La série de décisions prises par les autorités sur UBER s'est enrichie d'un nouveau chapitre. Tout récemment, le SECO a décidé qu'UBER, le service de taxis numérique et l'exploitant d'une plate-forme, doit être considéré, relativement à la location de services, comme un employeur.
Le chat ne renonce jamais aux souris. En plus clair, UBER a sciemment essayé à une nouvelle reprise de tourner les contraintes légales locales pour se créer des avantages par rapport à ses concurrents directs.
UBER avait déjà fait une impression négative aux autorités compétentes en matière de sécurité sociale, ainsi qu'à la SUVA. Sous la pression des syndicats et de travailleurs et travailleuses bernés, les autorités ont dû constater qu'UBER était un employeur tout à fait normal et n'avait de ce fait pas à être traité différemment, par exemple, d'une autre centrale de taxis travaillant avec le téléphone traditionnel et non une application avec géolocalisation. UBER appelle certes les contrats qu'il conclut avec ses conducteurs et conductrices des " mandats ", mais, à proprement parler, on est en présence ici d'indépendance fictive. Résultat de ces conflits : UBER doit verser à ses employé(e)s les cotisations sociales.
Désormais, le SECO affirme également qu'UBER doit respecter les dispositions de protection concernées prévues par le droit suisse. Cette fois, il s'agit du " prêt " de conducteurs et conductrices d'autres entreprises. Là aussi, UBER avait argué, contre toute évidence juridique, qu'il n'était pas un employeur, mais simplement une entreprise utilisant un logiciel.
Le droit du travail est apte à traiter de la numérisation
Ces décisions montrent que le droit suisse du travail est a priori apte à traiter de la numérisation. Mais il est important que les autorités appliquent à tous les mêmes règles et ne favorisent pas les fournisseurs numériques par rapport à ceux qui sont traditionnels. Cela, en particulier lorsque les exploitants de plates-formes tentent de se créer des avantages concurrentiels déloyaux à travers une pseudo-indépendance !
Sous cet angle, les interventions développées au Parlement pour demander un assouplissement du droit des assurances sociales et du travail (initiatives parlementaires Keller-Sutter et Graber pour la suppression de pans entiers de la loi sur le travail, initiative parlementaire Burkart pour la journée de travail de 17 heures dans le télétravail, postulat du PLR pour la création d'un nouveau statut de travailleur de plate-forme) doivent être considérées comme des tentatives cyniques de déréglementer sur le dos des salarié(e)s.
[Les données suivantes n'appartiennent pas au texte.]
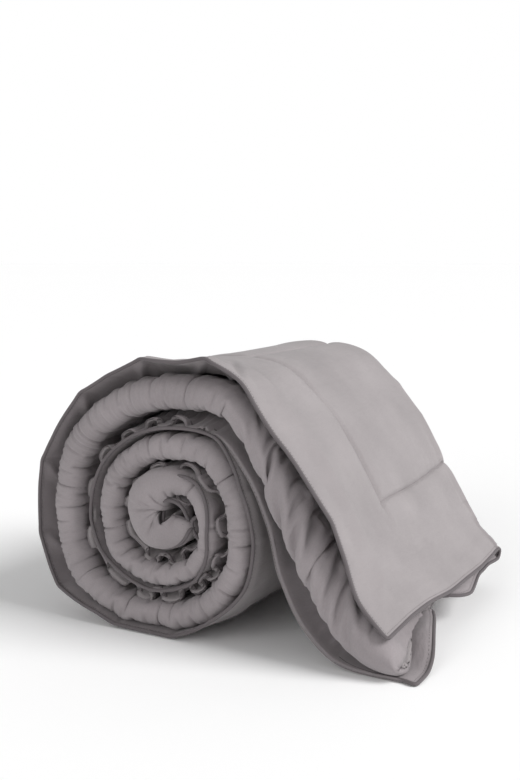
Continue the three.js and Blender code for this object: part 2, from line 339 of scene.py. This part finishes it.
def folded(h):
    """Each grid point, raised by h and folded in four: its place in the roll's plane, and its depth y."""
    half, radius = PROFILE[4:]
    along = UU - LEAF_OF * PITCH
    odd = LEAF_OF % 2 == 1
    lift = h * np.where(odd, -1, 1)
    middle, normal = rails(LEAF_OF)
    next_middle, next_normal = rails(np.minimum(LEAF_OF + 1, LEAVES - 1))
    front = radius + half
    back = LEAF - front
    near = np.where((LEAF_OF == 0) | (LEAF_OF == LEAVES - 1), 0, front)
    share = np.where(odd, 1 - along / LEAF, along / LEAF)
    flat = middle + normal * lift[..., None]
    flat_y = near + share * (back - near)

    turn = math.pi * np.clip((along - LEAF) / FOLD_ARC, 0, 1)
    cos = np.cos(turn)[..., None]
    centre = (middle + next_middle) / 2
    outward = normal + (next_normal - normal) * (1 - cos) / 2
    arc = centre + (middle - centre + outward * lift[..., None]) * cos
    reach = (radius + lift) * np.sin(turn)
    arc_y = np.where(odd, front - reach, back + reach)
    in_arc = along > LEAF
    return np.where(in_arc[..., None], arc, flat), np.where(in_arc, arc_y, flat_y) + CAD_LOW.y


def rolled(h):
    """Each grid point of the flat duvet, raised by h, folded and rolled."""
    xz, y = folded(h)
    plane, normal = rails(np.full(UU.shape, (LEAVES - 1) / 2))
    off = ((xz - plane) * normal).sum(-1)
    narrow = np.where(off < 0, INNER_NARROW, NARROW_OUTER_SIDE * INNER_NARROW)
    kept = (1 - FOLD_LEAVES * (1 - FOLD_OPEN)) * (1 - narrow)
    xz = xz - normal * (off * (1 - kept))[..., None]
    xz = xz + ramp(VV, LENGTH - 0.15, LENGTH - 0.03)[..., None] * CORE_CURL
    xz = xz - normal * FOLD_SAG[..., None]
    y = y + FOLD_DRAWN_IN * (1 - FOLD_OPEN) * ramp(FROM_FOLD, 0.08, 0)
    return np.stack([xz[..., 0], y, xz[..., 1] + END_CURL], axis=-1)


# ---- The filled thickness, pinched at the stitched rows ----

SHOULDER = 0.035  # how far from a row the filling reaches its full height
SEAM_SHARE = 0.04
NARROW_THINNER = 0.6
NORMAL_STEP = 0.0005
HEM_STITCH, HEM, HEM_SHOULDER = 0.0058, 0.026, 0.05
HEM_HALF = 0.0034
# Distance from the rim, and the half thickness there: the piping's seam, its row of stitching, the hem.
HEM_PROFILE = [
    (0, 0.0004), (HEM_STITCH - 0.002, 0.0018), (HEM_STITCH, 0.0009),
    (HEM_STITCH + 0.004, 0.0022), (HEM, HEM_HALF),
]
HEM_SET, HEM_SET_REACH = 0.003, 0.12  # how far in from a leaf's face side the hems lie
SEAM_RISE, SEAM_SINK = 0.16, 0.86  # shares of the half thickness
TUCK_RISE = 0.006
BULGE, BULGE_OUTER, BULGE_ENDS = 0.002, 0.006, 0.012
BULGE_REACH, BULGE_END_REACH, BULGE_CORE = 0.08, 0.16, 1.3


def seam_distance():
    def to_lines(across, along, places, size):
        past = np.maximum(np.maximum(FRAME_INSET - along, along - (size - FRAME_INSET)), 0)
        return np.min([np.hypot(across - p, past) for p in places], axis=0)

    return np.minimum(to_lines(UU, VV, U_SEAMS, LENGTH), to_lines(VV, UU, V_SEAMS, WIDTH))


SEAM = seam_distance()
PUFF = pillow(SEAM, SHOULDER)


def half_thickness():
    hem = np.interp(RIM, *zip(*HEM_PROFILE))
    rise = ramp(RIM, HEM, HEM + HEM_SHOULDER) * (HALF - HEM_HALF)
    puffed = np.minimum(hem + rise, HALF) * (SEAM_SHARE + (1 - SEAM_SHARE) * PUFF)
    return puffed * (1 - NARROW_THINNER * INNER_NARROW)


def middle_shift():
    """The hems lie towards the face fabric. Stitched rows lie near the outside of the outer leaf and
    near the outside of the front fold."""
    hem = (HALF - HEM_SET) * ramp(SIDE_RIM, HEM_SET_REACH, 0)
    seams = SEAM_RISE * HALF * (1 - PUFF) * (LEAF_OF == 0) * ramp(RIM, 0.04, 0.14)
    tucked = TUCK_RISE * FOLD_LEAVES * ramp(VV, TUCK, 0)
    fold = -SEAM_SINK * HALF * (1 - PUFF) * FOLD_FRONT
    return np.maximum(hem, seams) + fold + tucked


def fold_bulge():
    """The front fold fills the room between the two hems."""
    outer_side = ramp(UU, FRONT_FOLD + 0.03, FRONT_FOLD - 0.03)
    ends = ramp(VV, BULGE_END_REACH, 0) + BULGE_CORE * CORE
    height = BULGE + BULGE_OUTER * outer_side + BULGE_ENDS * ends
    return height * ramp(FROM_FOLD, FOLD_ARC / 2 + BULGE_REACH, FOLD_ARC / 2) * PUFF


THICK = half_thickness()
SHIFT = middle_shift()
MIDDLE = rolled(SHIFT)
NORMAL = unit(rolled(SHIFT + NORMAL_STEP) - rolled(SHIFT - NORMAL_STEP))
REST = np.stack([rolled(SHIFT + THICK), rolled(SHIFT - THICK - fold_bulge())])

# ---- Ruffles of the inner hem and pleats of the outer one ----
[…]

Cet agenda de la déréglementation encourage passablement les moutons noirs de la branche, donc aussi UBER.
Combler les lacunes de la protection des salarié(e)s
L'Union syndicale suisse (USS) mettra tout en œuvre pour empêcher ces dégradations. Ce qu'il faut au contraire, c'est combler les actuelles lacunes de la protection des travailleurs et travailleuses apparues avec la numérisation. Il faut :
- que les autorités lancent une offensive en matière de contrôles concernant le travail au noir numérique et contre les violations du droit du travail ;
- mettre en place des réglementations pour le télétravail là où la protection des travailleurs et travailleuses est lacunaire (p. ex. dans les domaines de la santé et des coûts matériels), ainsi qu'en ce qui concerne la responsabilité ;
- interdire que les contrats de travail conclus avec des exploitants de plates-formes prévoient un arbitrage des litiges à l'étranger.
La numérisation doit en effet profiter aux salarié(e)s et non leur être préjudiciable.